Bianca. Competition category winner Phil Buggee's orange Punto Diesel is in BG

We’re lucky we didn’t have to drive the 15 kays to Como Park because we were fouling plugs even getting onto the trailer. This is a car that does not like to idle. Theories of cause could possibly be due to oversized pump jets or the dizzy arrangement. We will be able to isolate that soon if we move to a Megajolt system which would allow us to control our spark a lot more accurately and send bigger sparks into the cylinder. It will also give a more reliable spark at high RPM. There will be no movement on that front until the first couple of track days prove that the plugs will be a problem. There wasn’t so much as a mutter when it was running properly on the dyno. so we’ll see.

My pick for people's choice

It was nice to see so many Italian classics, including this Stirling Moss Masarati, which sent grown men running in its direction. Also-rans include a fleet of Ferraris, Lancias and a few Alfas.

Stirling Moss Masarati

Although we didn’t exactly bring home the silverware, there was some encouraging interest in the car. Comments about our preparation were positive, and hopefully this will translate into reliability and consistency when we finally hit the track.

Julian, Sam and Andy

The only thing missing in the end was stickers to make our X look like a proper racer – ‘home brand’ racing obviously doesn’t win the judge’s vote. Phil Buggee’s orange Punto Diesel ended up winning the competition category. It was by far the most prepared (and probably most raced) entry, but being a fairly stock diesel, it was a bit boring when compared with some of the other modifications and older exotica in attendance.
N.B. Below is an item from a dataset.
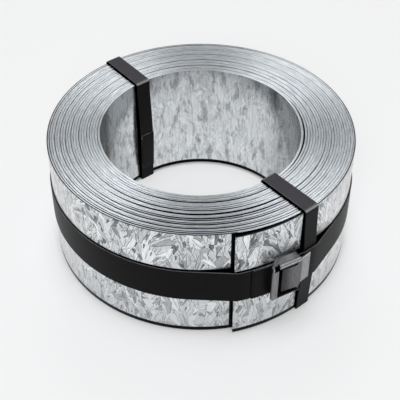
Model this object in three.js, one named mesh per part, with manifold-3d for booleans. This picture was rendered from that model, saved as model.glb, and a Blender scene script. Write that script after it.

Next stop, Phillip Island.


February 14, 2010

As promised, our jetting for twin Dellorto DHLA 40, emissions version.

NOTE: This will probably NOT WORK well for non-emission spec Dellorto or Weber sidedrafts on a similar engine.

Idle: 65 (this must be around the 45 mark if you run non-emissions series)

Air Corrector: 150

Emulsion tube: 7772.11

Main jet: 130 (probably needs to be 135 or so. Gets a little lean on high RPM)

Engine: SOHC 1300cc head worked with larger valves and mystery cam

1 1/2″ headers, 4 into 1 exhaust, 3″ secondary, high flow muffler

At the moment, got 35 degree of advance dialled in. The dizzy-less Megajolt ignition system is currently being perused as an alternative.

Industrial espionage is probably not an issue for 30 year old technology. If anyone has thoughts or comments on these figures, we’d love to hear from you.

Research, then trial and error.

Research was teh crucial part, and the reason why it has taken us nearly a year to progress to the point where the car will start and idle successfully. I haven’t written on this blog for many months because it has been just too embarrassingly disheartening. For a while I lost faith, thought we’d spent too much on some crappy leaky sidedrafts which didn’t bloody work. Research shed some light. Here’s the saga as it unfolded.

Synch Carbs

Juice Synching Carbs

Possibly as far back as 12 months ago, some reading on Guy Croft’s excellent forum turned up the holy grail of 40mm Weber sidedraft jetting for our particular application. Some careful fudging of these figures to allow for a smaller displacement went on in Julian’s head, and we came up with a theoretically perfect jet combination. The carbs were already rebuilt, the world’s sexiest airbox was welded up so all that was left was to insert textbook jets and race.

Not quite.

To cut a year-long story short, we found out that there are many different series of Dellorto DHLA carburetors (See this article, possibly originating from the Sideways Technologies forum). Our particular ones came off an Alfa, so were probably emissions, meaning that the progression circuit was designed to meet the US emissions laws, and thus less tunable than earlier non-emissions (and most Weber) carbs. Thus the textbook idle jets we forked out for were way too lean (we’d planned on 47, currently running 60) and air correctors were too small (details to follow soon!).

The Interrogator

Pross, 'The Interrogator'

This much we now knew, so we booked in to see Pross at Enhanced Motorworks in Fairfield. After 5 or so dyno runs, and a consultation by a talking computer called the Interrogator, we had eliminated the lean idle, synch’d the throats, discovered the rich spots and dialed the advance. It took a morning, but Bianca is finally dialled for race. The final figure was about 60kW / 80 HP at the wheels. I guesstimate that the whole package weighs less than 800 kg wringing wet, which brings us close to 100HP/ton. I’m off to the Alfa club website to book us in for 14 March. Watch this space!

P.S. Thanks go to Woppy for his thoughts on why it wouldn’t hold idle, and Peter at Thornbury Carbureters for being so conveniently located.